Take the data below and copy exactly the lines starting at the one with "Write part 2 of the Blender" and finishing at the one with "for node in", both included.

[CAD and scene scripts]
^^^^^^^^^^^^^^^^

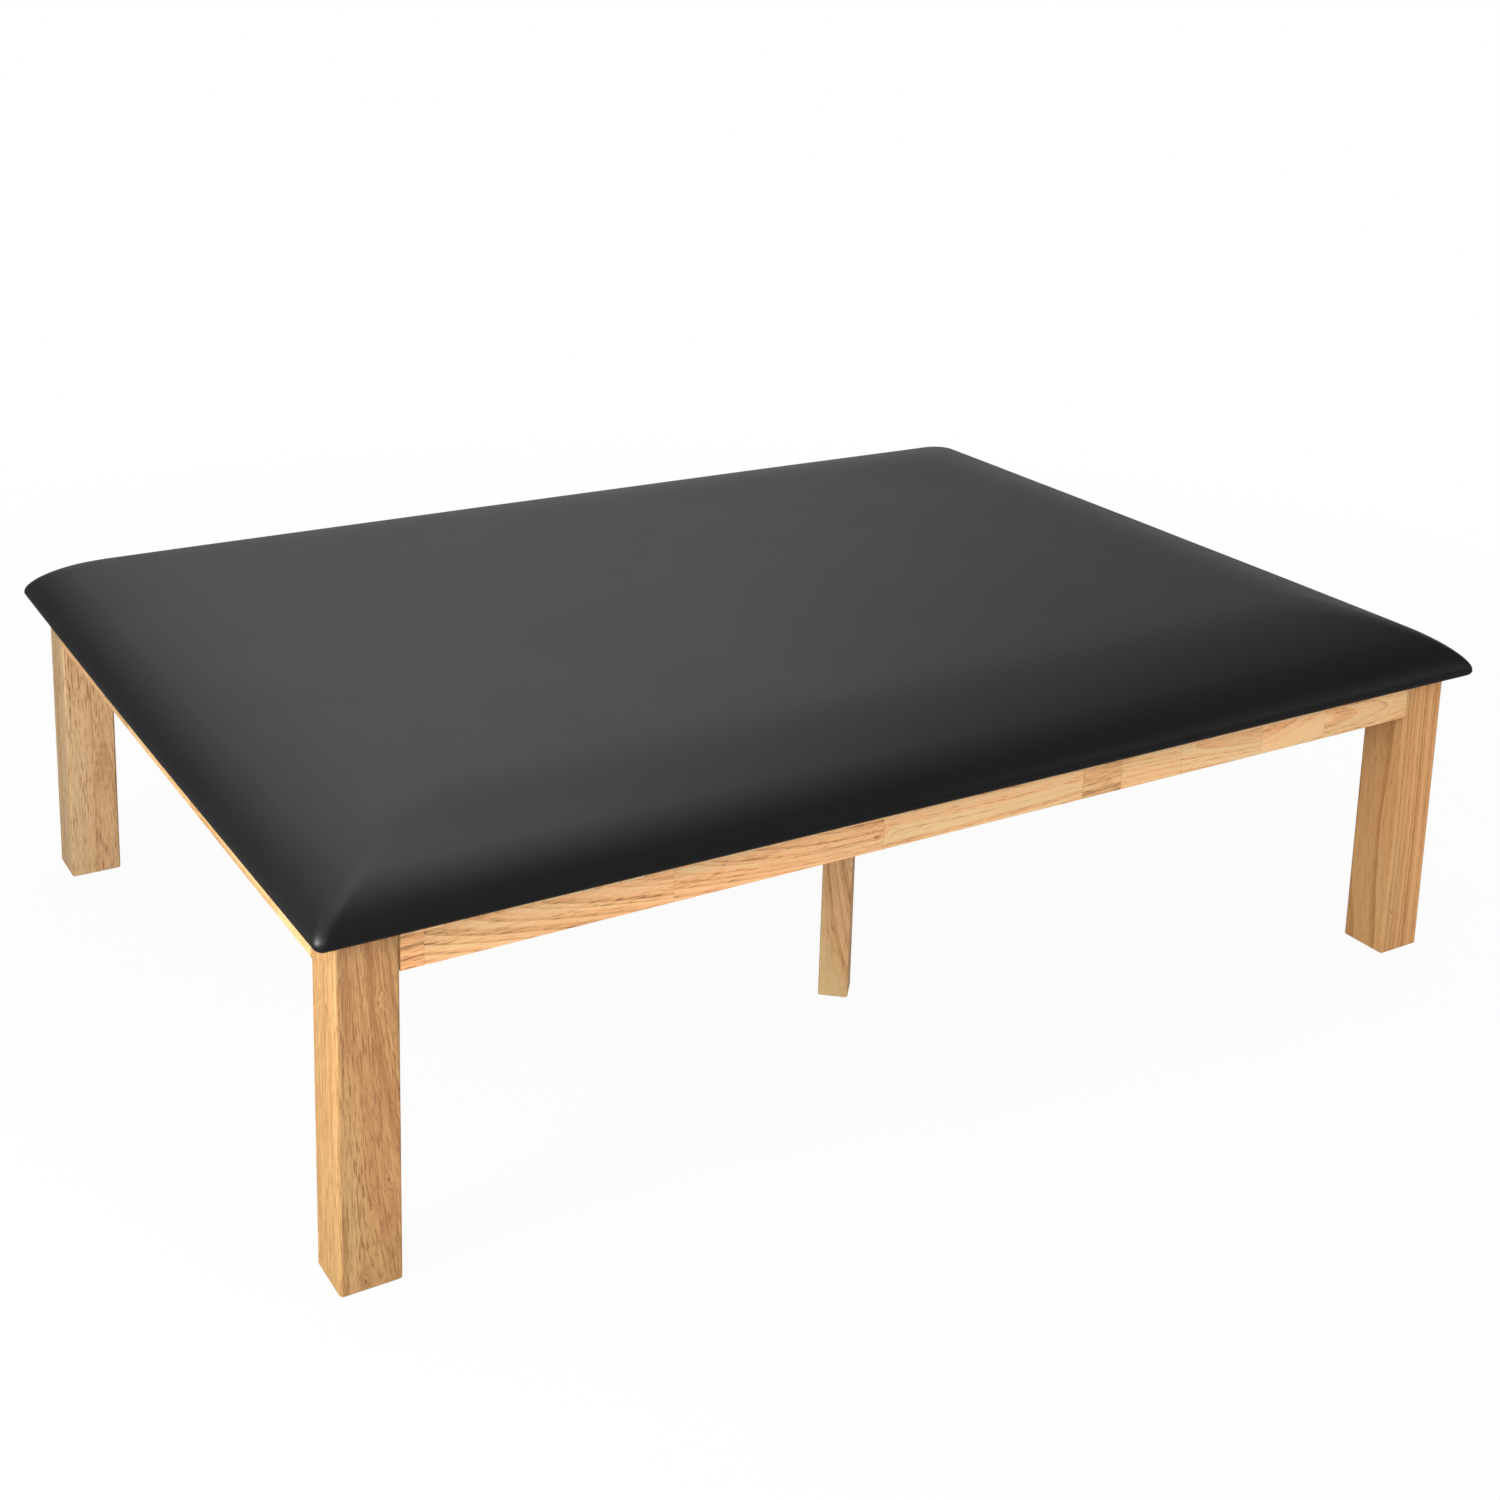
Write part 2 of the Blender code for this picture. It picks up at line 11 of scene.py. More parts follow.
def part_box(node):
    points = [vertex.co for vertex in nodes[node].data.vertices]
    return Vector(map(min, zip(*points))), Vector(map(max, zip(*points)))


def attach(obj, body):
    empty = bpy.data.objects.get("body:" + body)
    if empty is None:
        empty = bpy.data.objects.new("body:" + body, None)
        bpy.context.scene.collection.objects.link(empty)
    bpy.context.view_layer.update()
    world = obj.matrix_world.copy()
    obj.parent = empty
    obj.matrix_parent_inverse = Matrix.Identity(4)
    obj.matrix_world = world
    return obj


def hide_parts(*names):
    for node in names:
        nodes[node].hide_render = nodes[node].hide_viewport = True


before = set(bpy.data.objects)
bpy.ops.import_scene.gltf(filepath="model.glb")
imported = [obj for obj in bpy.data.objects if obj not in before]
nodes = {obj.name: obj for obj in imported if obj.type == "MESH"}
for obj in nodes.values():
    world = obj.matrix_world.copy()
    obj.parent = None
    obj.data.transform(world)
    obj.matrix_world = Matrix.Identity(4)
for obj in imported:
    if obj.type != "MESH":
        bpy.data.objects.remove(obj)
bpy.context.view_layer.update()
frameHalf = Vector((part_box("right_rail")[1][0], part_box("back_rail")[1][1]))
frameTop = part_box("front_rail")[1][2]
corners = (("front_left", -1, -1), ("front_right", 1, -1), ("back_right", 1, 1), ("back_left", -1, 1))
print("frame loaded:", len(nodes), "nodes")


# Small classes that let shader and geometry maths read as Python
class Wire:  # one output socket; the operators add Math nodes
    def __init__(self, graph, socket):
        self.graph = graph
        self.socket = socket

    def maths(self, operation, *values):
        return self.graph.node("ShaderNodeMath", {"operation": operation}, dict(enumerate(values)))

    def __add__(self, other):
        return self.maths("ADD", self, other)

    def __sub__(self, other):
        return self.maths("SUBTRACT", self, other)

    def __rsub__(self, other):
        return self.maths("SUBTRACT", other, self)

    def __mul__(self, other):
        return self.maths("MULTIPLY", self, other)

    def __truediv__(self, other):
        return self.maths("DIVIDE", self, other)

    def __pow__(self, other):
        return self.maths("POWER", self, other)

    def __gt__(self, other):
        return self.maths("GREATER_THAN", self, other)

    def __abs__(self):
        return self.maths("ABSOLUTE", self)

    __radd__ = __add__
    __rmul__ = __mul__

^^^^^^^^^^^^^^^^

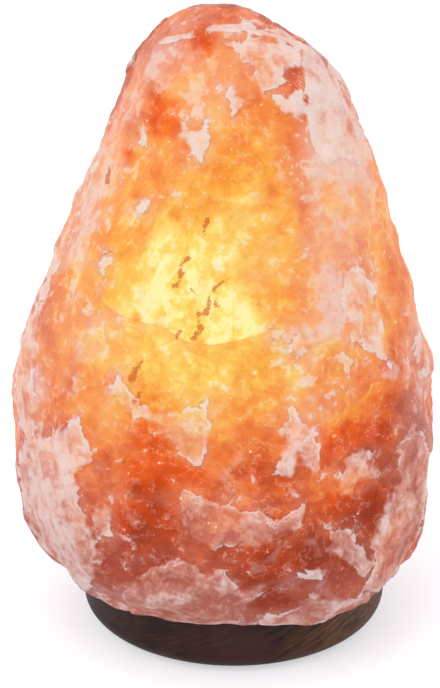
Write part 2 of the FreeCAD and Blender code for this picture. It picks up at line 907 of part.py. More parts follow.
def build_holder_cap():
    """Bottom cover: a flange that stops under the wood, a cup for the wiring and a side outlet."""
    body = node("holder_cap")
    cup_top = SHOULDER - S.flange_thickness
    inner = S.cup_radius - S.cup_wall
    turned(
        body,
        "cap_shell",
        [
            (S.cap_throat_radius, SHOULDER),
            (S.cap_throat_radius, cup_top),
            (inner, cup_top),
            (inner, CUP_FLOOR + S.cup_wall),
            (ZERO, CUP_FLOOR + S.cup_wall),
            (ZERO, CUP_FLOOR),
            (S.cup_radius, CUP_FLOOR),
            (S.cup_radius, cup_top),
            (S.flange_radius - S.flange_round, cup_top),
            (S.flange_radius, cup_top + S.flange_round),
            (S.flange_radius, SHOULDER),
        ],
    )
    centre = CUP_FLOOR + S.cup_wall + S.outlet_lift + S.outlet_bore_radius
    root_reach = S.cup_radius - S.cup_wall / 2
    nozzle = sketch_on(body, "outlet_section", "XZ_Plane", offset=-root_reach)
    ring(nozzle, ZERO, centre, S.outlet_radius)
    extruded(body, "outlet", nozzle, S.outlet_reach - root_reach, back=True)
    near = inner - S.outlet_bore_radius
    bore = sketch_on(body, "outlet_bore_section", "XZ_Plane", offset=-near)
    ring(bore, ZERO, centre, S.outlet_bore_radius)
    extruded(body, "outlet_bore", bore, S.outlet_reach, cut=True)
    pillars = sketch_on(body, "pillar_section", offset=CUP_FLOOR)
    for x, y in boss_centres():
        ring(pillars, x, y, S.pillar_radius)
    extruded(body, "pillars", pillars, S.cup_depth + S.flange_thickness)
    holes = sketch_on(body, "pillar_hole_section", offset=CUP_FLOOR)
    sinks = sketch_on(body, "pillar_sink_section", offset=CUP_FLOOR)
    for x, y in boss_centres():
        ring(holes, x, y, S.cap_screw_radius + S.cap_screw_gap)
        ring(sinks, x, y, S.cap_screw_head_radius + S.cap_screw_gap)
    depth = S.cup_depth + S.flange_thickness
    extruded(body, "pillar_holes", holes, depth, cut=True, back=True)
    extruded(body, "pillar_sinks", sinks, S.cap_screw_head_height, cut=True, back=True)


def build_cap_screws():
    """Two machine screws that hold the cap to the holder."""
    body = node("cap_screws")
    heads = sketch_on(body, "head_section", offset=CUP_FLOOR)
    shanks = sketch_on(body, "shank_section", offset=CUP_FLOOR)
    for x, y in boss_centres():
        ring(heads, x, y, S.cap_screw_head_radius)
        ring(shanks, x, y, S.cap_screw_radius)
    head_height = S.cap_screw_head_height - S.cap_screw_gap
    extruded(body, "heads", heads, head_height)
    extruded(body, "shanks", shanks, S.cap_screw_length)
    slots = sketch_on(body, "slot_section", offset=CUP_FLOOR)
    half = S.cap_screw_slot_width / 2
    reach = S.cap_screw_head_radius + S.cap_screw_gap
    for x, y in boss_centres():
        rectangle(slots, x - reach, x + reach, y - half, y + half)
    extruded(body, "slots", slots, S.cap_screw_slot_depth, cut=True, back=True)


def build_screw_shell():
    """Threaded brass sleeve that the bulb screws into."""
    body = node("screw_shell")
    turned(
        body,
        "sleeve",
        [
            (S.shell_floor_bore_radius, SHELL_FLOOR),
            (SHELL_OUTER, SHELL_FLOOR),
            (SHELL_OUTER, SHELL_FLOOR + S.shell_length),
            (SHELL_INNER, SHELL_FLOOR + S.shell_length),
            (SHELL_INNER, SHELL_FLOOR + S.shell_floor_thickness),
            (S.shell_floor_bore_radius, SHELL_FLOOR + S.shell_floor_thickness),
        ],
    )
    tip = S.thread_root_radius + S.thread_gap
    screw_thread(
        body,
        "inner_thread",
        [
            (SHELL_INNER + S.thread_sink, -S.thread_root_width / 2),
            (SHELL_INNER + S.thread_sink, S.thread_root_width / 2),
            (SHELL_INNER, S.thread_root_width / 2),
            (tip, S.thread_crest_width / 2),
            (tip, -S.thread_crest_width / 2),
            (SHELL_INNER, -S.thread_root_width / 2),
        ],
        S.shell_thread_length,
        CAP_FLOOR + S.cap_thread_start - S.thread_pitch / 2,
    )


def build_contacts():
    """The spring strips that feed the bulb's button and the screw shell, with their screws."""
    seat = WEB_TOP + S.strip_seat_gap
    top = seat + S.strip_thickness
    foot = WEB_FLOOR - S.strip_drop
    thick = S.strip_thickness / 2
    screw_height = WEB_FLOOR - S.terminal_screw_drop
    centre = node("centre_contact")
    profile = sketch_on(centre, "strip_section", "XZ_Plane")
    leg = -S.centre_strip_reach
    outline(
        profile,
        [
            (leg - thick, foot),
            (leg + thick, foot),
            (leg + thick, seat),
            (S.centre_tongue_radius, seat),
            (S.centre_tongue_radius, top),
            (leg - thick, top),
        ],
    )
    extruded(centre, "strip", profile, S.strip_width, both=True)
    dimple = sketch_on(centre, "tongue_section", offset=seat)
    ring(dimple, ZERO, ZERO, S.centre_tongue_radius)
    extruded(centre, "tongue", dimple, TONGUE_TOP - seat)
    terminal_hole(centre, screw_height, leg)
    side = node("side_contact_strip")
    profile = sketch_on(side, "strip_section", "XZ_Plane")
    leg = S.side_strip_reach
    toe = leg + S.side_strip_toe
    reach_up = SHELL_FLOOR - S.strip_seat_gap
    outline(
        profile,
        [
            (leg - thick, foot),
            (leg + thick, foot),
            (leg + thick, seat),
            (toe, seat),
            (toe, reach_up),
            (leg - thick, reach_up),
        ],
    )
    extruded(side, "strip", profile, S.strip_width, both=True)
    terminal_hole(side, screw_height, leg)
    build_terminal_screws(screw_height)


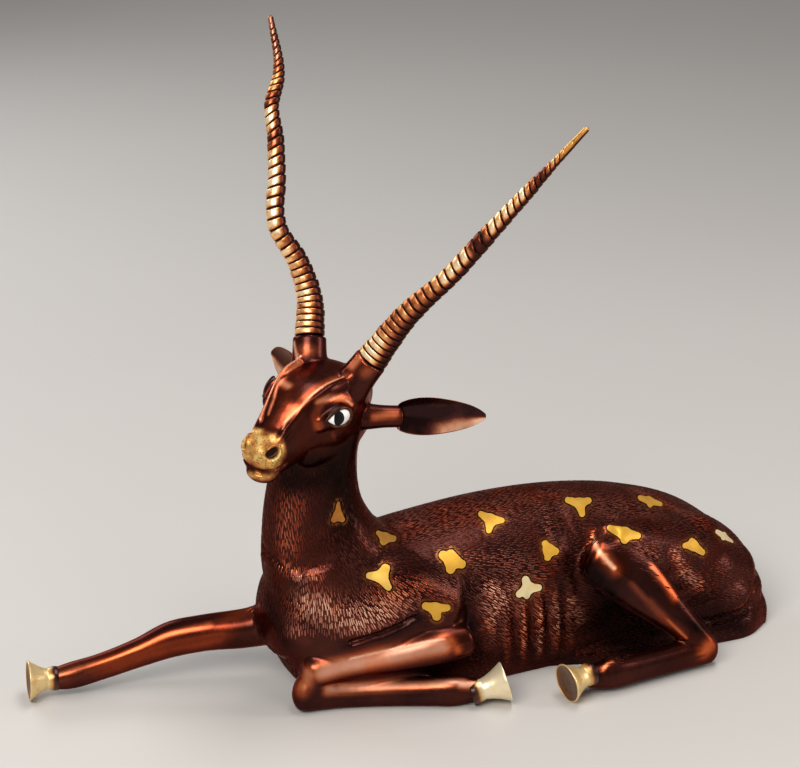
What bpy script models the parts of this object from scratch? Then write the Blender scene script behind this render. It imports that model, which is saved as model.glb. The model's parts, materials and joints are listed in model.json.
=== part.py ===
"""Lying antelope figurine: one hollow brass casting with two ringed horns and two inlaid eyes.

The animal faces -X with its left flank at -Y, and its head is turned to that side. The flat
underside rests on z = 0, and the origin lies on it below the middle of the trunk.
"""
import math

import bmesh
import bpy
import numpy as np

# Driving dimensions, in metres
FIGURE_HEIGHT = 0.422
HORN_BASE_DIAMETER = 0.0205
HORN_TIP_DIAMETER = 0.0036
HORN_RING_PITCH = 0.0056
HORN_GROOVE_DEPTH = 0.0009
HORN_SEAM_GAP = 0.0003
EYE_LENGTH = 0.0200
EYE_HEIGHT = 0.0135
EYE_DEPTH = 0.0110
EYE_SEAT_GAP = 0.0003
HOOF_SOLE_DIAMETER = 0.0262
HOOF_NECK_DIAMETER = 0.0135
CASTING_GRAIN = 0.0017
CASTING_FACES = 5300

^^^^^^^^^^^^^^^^

• SOLUTION:
Write part 2 of the Blender code for this picture. It picks up at line 11 of scene.py. More parts follow.
def part_box(node):
    points = [vertex.co for vertex in nodes[node].data.vertices]
    return Vector(map(min, zip(*points))), Vector(map(max, zip(*points)))


def attach(obj, body):
    empty = bpy.data.objects.get("body:" + body)
    if empty is None:
        empty = bpy.data.objects.new("body:" + body, None)
        bpy.context.scene.collection.objects.link(empty)
    bpy.context.view_layer.update()
    world = obj.matrix_world.copy()
    obj.parent = empty
    obj.matrix_parent_inverse = Matrix.Identity(4)
    obj.matrix_world = world
    return obj


def hide_parts(*names):
    for node in names:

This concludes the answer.